No one can worry like a mother, right? And my mother is the queen of them all. When I fly anywhere, she worries that my plane will fall out of the sky. When I drive to see her in Nashville, she worries that my car will be totaled in a terrible accident. When she hears a sniffle over the phone, she asks me about my "cold" and how it's doing for the subsequent three months. When I rented an apartment, she worried that I didn't own a home, and when I bought a house, she worried that I would become trapped and maybe I should rent. And don't even get started on the dating days.
I am a mother myself, and grappling with my own worry about my preshuss snowflakes is definitely one of the hardest parts of the job. The funny thing is, the bulk of my worrying time (much like my mother's) is spent worrying about highly unlikely, catastrophic disasters. I suppose the more mundane, more likely worries are too hard to draw close, and so I push them away by occupying myself with ridiculous notions of danger.
I worry that they will electrocute themselves in the bath. Every time I draw a bath, I check the whole room for plugged in electronics.
I worry that they will stop breathing when they sleep. Each morning when I go upstairs to wake them, I wince a bit until I see their chests move up and down, up and down.
I worry that they will pull knives down off the kitchen counter onto themselves. This happened to Jake one time - before I knew he was tall enough to reach the counters, suddenly there he was feeling overhead and grasping the edge of a cutting board. A large kitchen knife slid down the board toward his face, and only my lightning fast mom reflexes saved him from getting a heavy, sharp point in his little bald baby head. That ruined me forever after, and four years later I still push knives off the cutting board and to the back of the counter.
Speaking of eyes, I worry that they will trip while holding a fork and poke out an eye. I worry that they will fall off their chair while eating dinner and put a fork in an eye. I worry that they will just be playing around at dinner (as they often do) and carelessly put a fork in an eye. The integrity of their beautiful, wee little eyes keeps me up nights.
I worry that they will fall down the stairs. Cubby has fallen down the stairs, top to bottom - he talks about that fall a lot, even though it happened last summer when he was only one year old. Apparently when children fall down stairs, they bounce right back. Nevertheless, I worry.
I worry that they will lean against the baby gate, which we keep on the deck steps outside, and that it will suddenly give way and they will fall down
those stairs and into the grass. What occupies me about this particular scenario is the possibility for little fingers to become trapped in the little fencing bit of the gate and possibly get bent back or broken during the fall.
I worry that they will stop breathing while I'm driving and they're sitting behind me in the car seat. I check them in the rearview mirror pretty regularly while I drive, always preparing, preparing myself for the worst.

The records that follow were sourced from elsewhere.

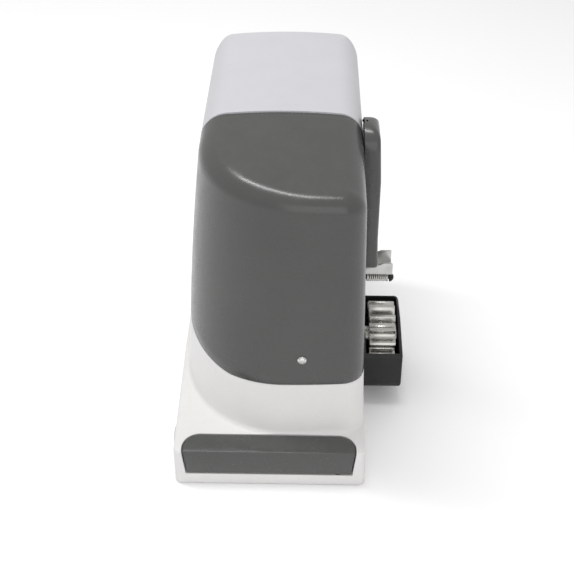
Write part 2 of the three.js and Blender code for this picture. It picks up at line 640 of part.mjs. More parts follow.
// ---- Control board ----
const BOARD_LEFT = BOARD.x - BOARD.width / 2;
const BOARD_RIGHT = BOARD.x + BOARD.width / 2;
const BOARD_BACK = BOARD.y + BOARD.thickness;
{
  const margin = 3;
  const shelfZ = BOARD.low - 2 * margin;
  const post = 6;
  const posts = [BOARD_LEFT + post, BOARD_RIGHT - post].flatMap((x) =>
    [BOARD.low + post, BOARD.high - post].map((z) => bar("y", BOARD_BACK + GAP, BOARD.y + 5, 4, x, z, 12)),
  );
  const legs = [28, 50].map((x) =>
    box(x - 5, x + 5, BOARD.y + 34, BOARD.y + 46, CASE.high + GAP, shelfZ + OVERSHOOT),
  );
  const back = box(BOARD_LEFT, BOARD_RIGHT, BOARD.y + 4, BOARD.y + 7, shelfZ, BOARD.high);
  const shelf = box(BOARD_LEFT, BOARD_RIGHT, BOARD.y + 4, BOARD.y + 46, shelfZ, shelfZ + margin);
  add("board_tray", union([back, shelf, ...posts, ...legs]), blackPlastic);
}
add(
  "control_board",
  box(BOARD_LEFT, BOARD_RIGHT, BOARD.y, BOARD_BACK, BOARD.low, BOARD.high),
  boardResin,
);
// A component on the board's front: x and z from the board's lower left corner
function component(x, z, width, height, depth) {
  const [x0, z0] = [BOARD_LEFT + x, BOARD.low + z];
  return box(x0, x0 + width, BOARD.y - depth, BOARD.y - GAP, z0, z0 + height);
}
add("terminal_block_left", component(14, 3, 34, 10, 11), greenPlastic);
add("terminal_block_right", component(52, 3, 34, 10, 11), greenPlastic);
add("relay_left", component(48, 30, 16, 20, 15), bluePlastic);
add("relay_right", component(68, 30, 16, 20, 15), bluePlastic);
add("fuse_holder", component(16, 32, 26, 8, 9), blackPlastic);
const capacitor = bar("y", BOARD.y - 22, BOARD.y - GAP, 9, BOARD_RIGHT - 24, BOARD.low + 72, 20);
add("capacitor", capacitor, blackPlastic);
{
  const pitch = 14;
  const first = BOARD.x + 8;
  const z = BOARD.high - 20;
  const depth = 4;
  let block = box(first - 5, first + 2 * pitch + 5, BOARD.y - depth, BOARD.y - GAP, z - 5, z + 5);
  ["open", "stop", "close"].forEach((name, i) => {
    const x = first + i * pitch;
    block = block.subtract(bar("y", BOARD.y - 6, BOARD.y - 1.5, 2.4, x, z, 12));
    const cap = bar("y", BOARD.y - 6.4, BOARD.y - 2.6, 2.1, x, z, 12);
    add(`${name}_button`, cap, name === "stop" ? redPlastic : steel);
  });
  add("button_block", block, blackPlastic);
}

// ---- Pinion guard ----
{
  const { half, wall, outer, nearTop, farTop, bottom, corner } = GUARD;
  const inside = HALF + 0.5;
  const chamfer = 8;
  const side = (inset, near, far) => [
    [AXIS_Y - half + inset, bottom + chamfer + inset],
    [AXIS_Y - half + chamfer + inset, bottom + inset],
    [AXIS_Y + half - chamfer - inset, bottom + inset],
    [AXIS_Y + half - inset, bottom + chamfer + inset],
    [AXIS_Y + half - inset, far],
    [AXIS_Y - half + inset, near],
  ];
  const face = [
    [inside, 0],
    [outer, 0],
    ...arc(outer - corner, farTop - corner, corner, 0, 90, 4),
    [inside, farTop],
  ];
  const guard = prism("x", side(0, nearTop, farTop), inside, outer)
    .subtract(prism("x", side(wall, HEIGHT, HEIGHT), inside + wall, outer - wall))
    .intersect(prism("y", face, AXIS_Y - half - OVERSHOOT, AXIS_Y + half + OVERSHOOT))
    .subtract(bar("x", inside - 5, inside + 6, 16, AXIS_Y, AXIS_Z));
  add("pinion_guard", guard, blackPlastic);
  [-30, 30].forEach((offset, i) => {
    const from = inside + wall + GAP;
    add(`guard_screw_${i + 1}`, bar("x", from, from + 2, 3.2, AXIS_Y + offset, 30, 12), chrome);
  });
}

// ---- Limit switch ----
{
  const [y0, y1] = [LIMIT.y - LIMIT.ahead, LIMIT.y + LIMIT.behind];
  const clear = 1.2;
  const shoulder = 12;
  const dome = 15;
  const section = [
    [rightAt(LIMIT.top) + clear, LIMIT.top],
    [rightAt(LIMIT.low) + clear, LIMIT.low],
    [LIMIT.outer + 1, LIMIT.low],
    [LIMIT.outer, LIMIT.low + 30],
    [LIMIT.outer, LIMIT.top - 50],
    ...arc(LIMIT.outer - 2 - shoulder, LIMIT.top - shoulder, shoulder, 0, 90, 5),
  ];
  const outline = [
    [y0, 0],
    [y1, 0],
    ...arc(y1 - dome, LIMIT.top - dome, dome, 0, 90, 5),
    ...arc(y0 + dome, LIMIT.top - dome, dome, 90, 180, 5),
  ];
  const roomHalf = 9.5;
  const [roomLow, roomHigh] = [LIMIT.low - OVERSHOOT, LIMIT.low + 30];
  const switchRoom = box(80, LIMIT.outer - 4, LIMIT.y - roomHalf, LIMIT.y + roomHalf, roomLow, roomHigh);
  const column = prism("y", section, y0, y1)
    .intersect(prism("x", outline, 60, 110))
    .subtract(switchRoom);
  add("limit_switch_housing", column, darkPlastic);
}
{
  // a folded plate over the spring lever
  const from = rightAt(LIMIT.z) + 1.2;
  const half = 12;
  const thickness = 1.6;
  const lipFrom = LIMIT.outer + 2.1;
  const lip = (y) =>
    box(lipFrom, 112, y, y + thickness, LIMIT.z + 11, LIMIT.z + 23).add(
      box(from, lipFrom + OVERSHOOT, y, y + thickness, LIMIT.z + 11, LIMIT.low - 1),
    );
  const bracket = box(from, 112, LIMIT.y - half, LIMIT.y + half, LIMIT.z + 11, LIMIT.z + 13)
    .add(box(from, from + thickness, LIMIT.y - half, LIMIT.y + half, LIMIT.z - 12, LIMIT.z + 13))
    .add(lip(LIMIT.y - half))
    .add(lip(LIMIT.y + half - thickness))
    .subtract(bar("x", from - 3, from + 5, 7, LIMIT.y, LIMIT.z));
  add("limit_bracket", bracket, chrome);
}
{
  const { y, z, leverTip } = LIMIT;
  add("limit_spring", coil("x", 89.5, leverTip - 1.5, 6, 3.6, 0.9, [0, y, z]), steel);
  const core = bar("x", 76, 88, 4.4, y, z, 16).add(bar("x", 87, leverTip, 2.2, y, z, 12));
  add("limit_lever_core", core, blackPlastic);
  const dome = solid(new THREE.SphereGeometry(4.6, 16, 10).translate(leverTip, y, z));
  add("limit_lever_tip", dome.intersect(box(leverTip + GAP, 120, y - 9, y + 9, z - 9, z + 9)), rubber);
  [-12.4, 12.4].forEach((offset, i) => {
    const at = y + offset;
    add(`limit_microswitch_${i + 1}`, box(62, 78, at - 3.2, at + 3.2, z - 5, z + 5), blackPlastic);
  });
}

// ---- Release handle, cam and push rod ----
{
  const inner = [
    [HANDLE.left + HANDLE_END_WALL, HANDLE.front + HANDLE_WALL],
    [HANDLE.right - HANDLE_END_WALL, HANDLE.front + HANDLE_WALL],
    [HANDLE.right - HANDLE_END_WALL, FRONT + 60],
    [HANDLE.left + HANDLE_END_WALL, FRONT + 60],
  ];
  const hollow = prism("z", inner, 0, HEIGHT).intersect(beneathFootTop().translate(0, 0, -HANDLE_WALL));
  const outer = handleForm(0, HANDLE.low, HEIGHT).intersect(beneathFootTop());
  const ribs = [-53, -20, 10, 35].map((x) =>
    box(x - 1, x + 1, HANDLE.front + 2, FRONT + 19.6, HANDLE.low + 2, FOOT.frontTop - 1),
  );
  const hub = bar("z", HANDLE.low, FOOT.frontTop - 1, 9, PIN_X, PIN_Y, 20);
  const peg = bar("x", LOCK.hookX - 0.8, -53, 1.5, LOCK.y - LOCK.pegR, LOCK.z, 12);
  const pegRib = box(-54, -52, FRONT + 12, LOCK.y - LOCK.pegR + 1.5, LOCK.z - 4, LOCK.z + 4);
  // the cam's radius falls evenly with the angle, so the rod follows at a constant rate
  const camEdge = Array.from({ length: 9 }, (_, i) => {
    const degrees = 10 + 10 * i;
    return onCircle(PIN_X, PIN_Y, CAM.low + ((CAM.high - CAM.low) * degrees) / 90, degrees);
  });
  const camOutline = [[PIN_X - 4, PIN_Y], [PIN_X + 6, PIN_Y], ...camEdge, [PIN_X - 4, PIN_Y + CAM.high]];
  const cam = prism("z", camOutline, CAM.z - CAM.thickness / 2, CAM.z + CAM.thickness / 2);
  const handle = union([outer.subtract(hollow), hub.intersect(outer), ...ribs, pegRib, peg, cam]).subtract(
    bar("z", 0, 32, PIN_R + 0.1, PIN_X, PIN_Y, 16),
  );
  add("release_handle", handle, darkPlastic);
  add("handle_pin", bar("z", 3.5, 31.5, PIN_R, PIN_X, PIN_Y, 16), steel);
}
{
  const start = PIN_Y + CAM.high + 2 * GAP;
  const rod = bar("y", start + 1, CASE.front + 10, ROD_R, PIN_X, CAM.z, 16)
    .add(bar("y", start, start + 1.2, ROD_R - 0.8, PIN_X, CAM.z, 16))
    .add(bar("y", start + 12, start + 14, 6.5, PIN_X, CAM.z, 16));
  add("release_rod", rod, steel);
  add("rod_bush", ring("y", CASE.front - 4, CASE.front + 8, 4.1, ROD_R + 0.06, PIN_X, CAM.z, 16), bronze);
  add("release_spring", coil("y", start + 15.4, CASE.front - 5.4, 6, 5.2, 0.7, [PIN_X, 0, CAM.z]), steel);
}

// ---- Lock ----
{
  const { y, z, r, hookX, hookWidth, hookR, pegR } = LOCK;
  const flange = -HALF + LOCK.sink - GAP;
  const sleeve = ring("x", flange - OVERSHOOT, hookX - GAP, r + 2.5, r, y, z);
  add("lock_body", sleeve.add(ring("x", flange - 1.3, flange, r + 5, r, y, z)), chrome);
  // the hook has an arc groove, open at its leading end, that takes the handle's peg
  const hookEnd = hookX + hookWidth;
  const blade = prism("x", sector(y, z, hookR, 215, 285, 6), hookX, hookEnd);
  const grooveOutline = [...arc(y, z, pegR + 1.8, 205, 265, 6), ...arc(y, z, pegR - 1.8, 265, 205, 6)];
  const hook = blade.subtract(prism("x", grooveOutline, hookX - OVERSHOOT, hookEnd + OVERSHOOT));
  const barrel = bar("x", flange - 0.8, hookX + OVERSHOOT, r - 0.06, y, z);
  const keySlot = box(-HALF - 3, -HALF + 14, y - 0.9, y + 0.9, z - 3.6, z + 3.6);
  add("lock_barrel", barrel.subtract(keySlot).add(hook), chrome);

  const pivotY = y + 15;
  const face = -HALF - GAP;
  const outer = face - 1.4;
  const arm = [
    [y, z - 6],
    [pivotY, z - 4],
    [pivotY, z + 4],
    [y, z + 6],
  ];
  const disc = bar("x", outer, face, r + 4.6, y, z)
    .add(prism("x", arm, outer, face))
    .add(bar("x", outer, face, 4, pivotY, z, 16));
  add("lock_cover", disc.subtract(bar("x", outer - 1, face + OVERSHOOT, 1.6, pivotY, z, 12)), lightPlastic);
  // the rivet's shank goes into a blind hole in the base
  const rivet = bar("x", outer - 0.6, -HALF + 6, 1.5, pivotY, z, 12);
  const head = bar("x", outer - 0.8, outer - GAP, 2.8, pivotY, z, 12);
  add("lock_cover_rivet", rivet.add(head), steel);
}

export default part;
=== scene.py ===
import math
import bmesh
import bpy
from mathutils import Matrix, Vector


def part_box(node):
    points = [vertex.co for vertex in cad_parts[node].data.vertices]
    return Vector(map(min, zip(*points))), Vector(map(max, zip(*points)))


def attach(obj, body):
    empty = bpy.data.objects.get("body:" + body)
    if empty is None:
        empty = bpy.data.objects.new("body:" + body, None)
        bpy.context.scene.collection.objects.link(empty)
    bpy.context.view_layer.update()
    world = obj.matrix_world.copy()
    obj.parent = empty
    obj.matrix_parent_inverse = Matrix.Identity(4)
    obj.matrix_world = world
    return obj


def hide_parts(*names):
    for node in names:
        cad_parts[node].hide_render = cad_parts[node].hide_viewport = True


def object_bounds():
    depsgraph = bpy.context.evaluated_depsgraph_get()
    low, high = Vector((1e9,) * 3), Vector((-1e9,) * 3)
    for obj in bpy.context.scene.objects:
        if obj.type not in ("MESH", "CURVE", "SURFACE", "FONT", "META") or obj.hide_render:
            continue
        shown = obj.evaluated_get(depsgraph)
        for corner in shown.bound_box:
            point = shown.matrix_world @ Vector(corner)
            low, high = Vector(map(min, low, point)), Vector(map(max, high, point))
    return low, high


# Sliding-gate opener. Shapes are worked out in millimetres and scaled to metres when a mesh is made.
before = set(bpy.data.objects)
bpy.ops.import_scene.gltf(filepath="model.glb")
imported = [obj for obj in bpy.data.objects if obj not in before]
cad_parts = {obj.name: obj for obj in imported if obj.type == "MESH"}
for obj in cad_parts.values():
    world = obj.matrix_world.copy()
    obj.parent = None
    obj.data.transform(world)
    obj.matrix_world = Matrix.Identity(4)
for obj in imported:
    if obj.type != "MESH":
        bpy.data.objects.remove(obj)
cad_low, cad_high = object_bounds()
MM = 0.001

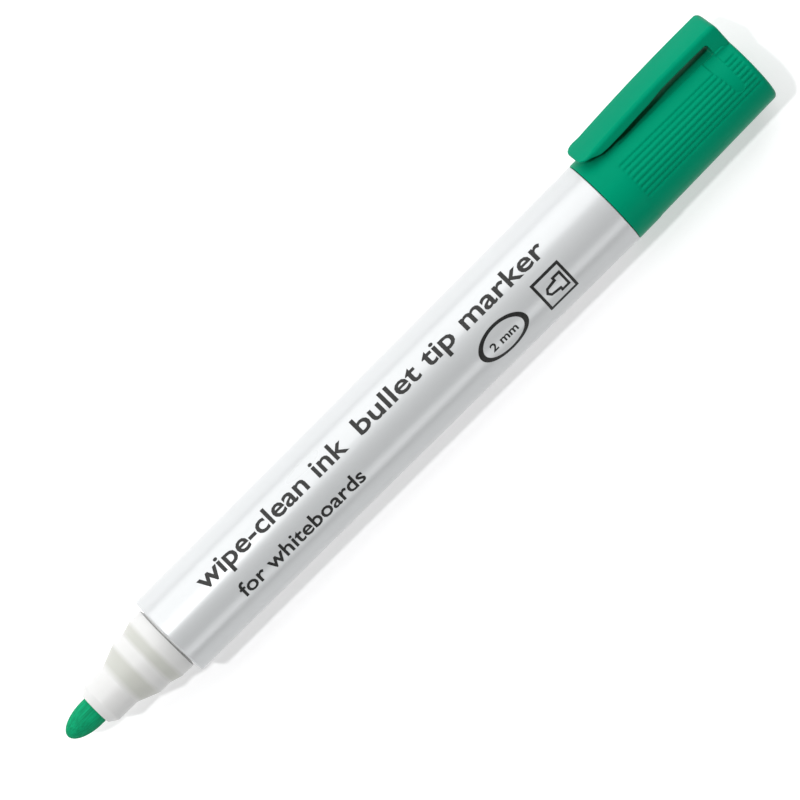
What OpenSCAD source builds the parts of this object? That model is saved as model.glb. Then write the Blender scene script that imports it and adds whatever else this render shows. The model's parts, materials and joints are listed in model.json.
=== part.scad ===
// Whiteboard marker with a bullet nib, lying on its side with its cap pushed onto the tail.
// The pen's axis is the X axis: the nib points to -X, the cap is at +X, and Z is up.
// x = 0 is the shoulder at the front of the barrel, where the cap stops when it covers the nib.

/* [Barrel] */
// Length of the barrel, from its front shoulder to its rear rim
barrel_l = 98.1; // [85:0.1:110]
// Outer diameter at the front shoulder
barrel_front_d = 15.2; // [14.8:0.1:15.8]
// Outer diameter at the rear rim, which is also the cap's diameter at its mouth
barrel_rear_d = 16.1; // [16:0.1:16.6]
// Diameter of the barrel's bore
barrel_bore_d = 13.2; // [13.2:0.1:13.4]
// Chamfer on the barrel's outer edges
barrel_edge = 0.3; // [0.1:0.05:0.5]

/* [Front section] */
// How far the front section stands out of the barrel
nose_l = 16.5; // [15:0.1:18]
// Diameter of the neck that the cap closes on
neck_d = 12.1; // [12:0.05:12.2]
// Length of the neck and its groove, in front of the shoulder
neck_l = 2.9; // [2.5:0.1:3.2]
// Width of the groove between the neck and the shoulder
neck_groove_w = 0.4; // [0.2:0.1:0.6]
// Diameter of the middle step
step_d = 10.8; // [10.4:0.1:11.2]
// Diameter of the narrow tube that holds the nib
tube_d = 7.8; // [7.4:0.1:8.2]
// How far the front section reaches into the barrel
nose_plug_l = 9; // [7:0.5:9]

/* [Nib] */
// Diameter of the nib
nib_d = 4.9; // [4.5:0.1:5]
// How far the nib stands out of the front section
nib_out = 6.2; // [5.8:0.1:7]
// Length of the nib's rounded point
nib_point_l = 5.4; // [4.5:0.1:5.6]

/* [Tail plug] */
// Length of the tail that the cap is pushed onto
tail_l = 8; // [6:0.1:8]
// How far the plug reaches into the barrel
tail_plug_l = 6.6; // [5:0.1:6.8]

/* [Cap] */
// Length of the cap
cap_l = 31.7; // [31:0.1:34]
// Diameter of the cap behind the clip's nub, where the grip ribs start
cap_grip_d = 15.8; // [15.6:0.1:15.9]
// Diameter of the cap at its closed end
cap_end_d = 14.7; // [14.5:0.1:15]
// Width of the smooth band at the mouth
cap_band_w = 4.7; // [4:0.1:5]
// Radius on the edge of the closed end
cap_edge = 0.8; // [0.4:0.1:1]
// Free gap on the radius between the seal and the neck or tail
seal_gap = 0.03; // [0.02:0.01:0.08]
// Depth of the seal's hollow, from the cap's mouth
seal_depth = 24.2; // [24:0.1:25]

/* [Clip] */
// Width of the clip
clip_w = 7; // [6:0.1:7.4]
// Direction of the clip around the axis, counted from straight up towards +Y
clip_turn = 60; // [0:5:90]
// Height of the clip's outer face over the axis, at its root
clip_root_h = 11.08; // [11:0.02:11.4]
// How much lower the outer face is at the tip
clip_drop = 1.15; // [0.8:0.05:1.2]
// Thickness of the clip at its root
clip_t = 1.6; // [1.4:0.1:1.6]
// Distance from the cap's mouth to the clip's tip
clip_tip_in = 1; // [0.8:0.1:1.5]
// Length of the block that joins the clip to the cap
clip_root_l = 3.1; // [2.8:0.1:3.2]

/* [Grip ribs] */
// Grooves in the panel on each side of the clip
rib_grooves = 8; // [4:1:8]
// Angle from one groove to the next
rib_pitch = 7.1; // [6.5:0.1:7.2]
// Angle from the clip to the first groove
rib_first = 43; // [42:0.5:46]
// Depth of a groove
rib_depth = 0.25; // [0.1:0.05:0.3]

/* [Hidden] */
$fn = 96;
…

I worry that when I am holding them in my arms while we walk around the second story of a mall, or an outdoor condo or hotel railing, or some sort of open air area, that I will suddenly fling them over the edge in a spastic, involuntary movement that sends them hurtling out into the open air.
I worry that they will be hit by flying debris flung from the back of a parade. I worry that they will disappear into a crowd and won't be able to find me. I worry that balconies will fall out from under them, or that railings will give way when they lean on them. I worry that if they get too close to my office window on the 22nd floor, that it will suddenly pop out and a current of air will whisk them out and down, down, down, and I will have to jump out after them.
I worry that they will go over to a friend's house, and his parents will step out for a few moments, and he will pull out his dad's gun "just to show you."
I worry that a tiger will escape the zoo and pick them up in his enormous paws. I worry that a rattlesnake will crawl up out of the wooded lot beside us and chase them down, fangs bared. I worry that a spider will crawl into their beds at night, bite their little pudgy feet, leave them gangrenous, swollen, falling off. I worry that they will catch leprosy, tuberculosis, pertussis, measles. I worry every time they have a fever that in a few weeks I will be bereft, clutching a sodden tissue and saying "I thought it was just a fever! I didn't know it was THE END!"
I worry that they will stop breathing while I am still breathing, and then I will have to learn to breathe air in a world in which they do not exist. And so I fixate on the worries that are easiest to brush aside, and tell myself how foolish I am for thinking of them. I laugh at my silliness, and think Of course they're safe. Of course they are. There are no tigers running rampant. You have never met a single person who poked his eye out with a fork when he was a kid. You have never spastically flung a solitary thing over a balcony in your life. Be rational.
They are protectable. I can protect them. As long as I check for plugged in hairdryers, secure baby gates, kitchen knives, and vaccinations, they will be safe. So I am vigilant. I am careful. I am watchful, thorough, swift.
And I am constantly - forever and ever from the minute I knew they were going to be born - worried.